Regular traffic will flow as before, of course.

This could work -- creating a management subnet is a good option if you have infrastructure that you want to protect from your other functional networks.

But there is another way. As long as you didn't disable the firewall, you can actually change the zone input rule on the lan zone of the AP.

  • create a traffic rule:
    • Protocol: TCP
    • Source zone: lan
    • source address: < IP of a trusted host >
    • destination zone: Device (input)
    • destination port: optional (22, 80, 443)
    • action: accept
  • then change the lan zone "input" rule to drop or reject.

Sounds like I need to provide more information.
The AP is connected to its own network on the pfsense firewall, OPT2.
This is a separate interface or isolated network that is for wireless use only.
The point of course is to prevent wifi clients from being able to see/access anything on the LAN side.

The LAN side is the management side and has full access to any clients/devices on OPT2 or any of the other networks on the pfsense firewall.

The problem is that the AP is showing its ports, 22, 80, 443 to clients on the same network and I want to prevent those from being able to see/access it. I want to allow only one IP from the LAN to access the AP.

Basically, it's just a remote IP rule, a rule that would allow a specific IP to the protected ports.

uci add firewall rule
uci set firewall.@rule[-1].name='Allow-access-from-1.205'
uci set firewall.@rule[-1].src='lan'
uci set firewall.@rule[-1].proto='tcp'
uci set firewall.@rule[-1].target='ACCEPT'
uci set firewall.@rule[-1].dest_port='22 80 443'
uci set firewall.@rule[-1].src_ip='192.168.1.205'
uci set firewall.@zone[0].input='REJECT'
fw3 restart

If it works as expected:

uci commit firewall

Nice, seems to work.
I don't see those ports from a client on the same net and I can access the AP from the LAN network.
The only odd thing is now I don't see port 53 which we didn't list in the above rules.

Also, on the first item, I didn't know if you were abbreviating or not so I used the full IP.
uci set firewall.@rule[-1].name='Allow-access-from-192.168.1.205'

This is just a human readable name.

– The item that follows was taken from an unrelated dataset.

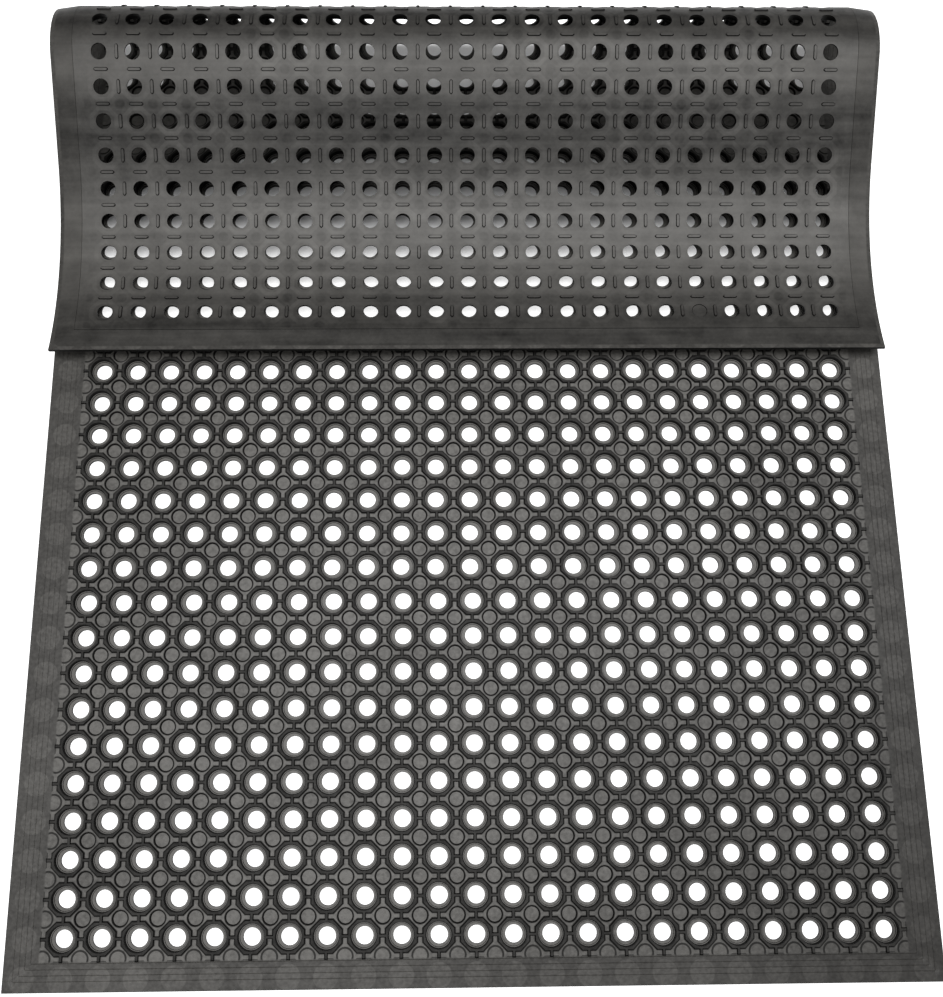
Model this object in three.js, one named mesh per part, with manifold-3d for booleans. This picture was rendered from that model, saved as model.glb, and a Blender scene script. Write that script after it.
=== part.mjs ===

It doesn't have any impact on the functionality.

Thank you for sharing that. I'll be sure to keep it in my notes and try to better understand uci too since I was looking at iptables.

What about disabling dnsmasq and firewall and disablong tcpip protocol in the lan interface, just use raw?

I have it like this, read about it it some tutorial.
Thus nobody can access your AP and needs no rules or complicated config.
Of course you need to access it from some where.
Just create another interface with tcpip and assigned it to the port from where you want to access ig for config.
Or use a tagged vlan for administration purposes.

I rarely need to change anything on the device, it's just an AP and the uci set of commands is easy to make a note of and repeat if needed in the future.

Well you will allways need access to the AP at some time, like upgrading it, or if you change password of wifi.

So you can let one port to get access to it using http.
If you don't need access, you just can configure lan interface as raw protocol.
So it won't have an IP at all and it will just forward traffic to the router, and you won't be able to access the router from any where.

The only way to access it, I guess, would be to boot it in failsafe mode, connecto to 192.168.1.1 and make configuration changes when you need it.

Or as said you can get access through a dedicated port in the switch or configuring an interface with a tagged VLAN with IP protocol.

I have configured my AP to not be able to access it from the IOT and guest VLAN (no IP protocol there, just raw protocol) but being able to access it from the lan in any device connected to that network, but it would be easy to change that and configure that interface as raw too (and configure other interface with ip protocol associated to one port or another admin vlan).

I don't know if this approach have any drwaback, it is working well for me, I have found that recomendation here:

Yes, all good ideas.
I will likely go with VLAN in the future once I start playing around with learning more about that.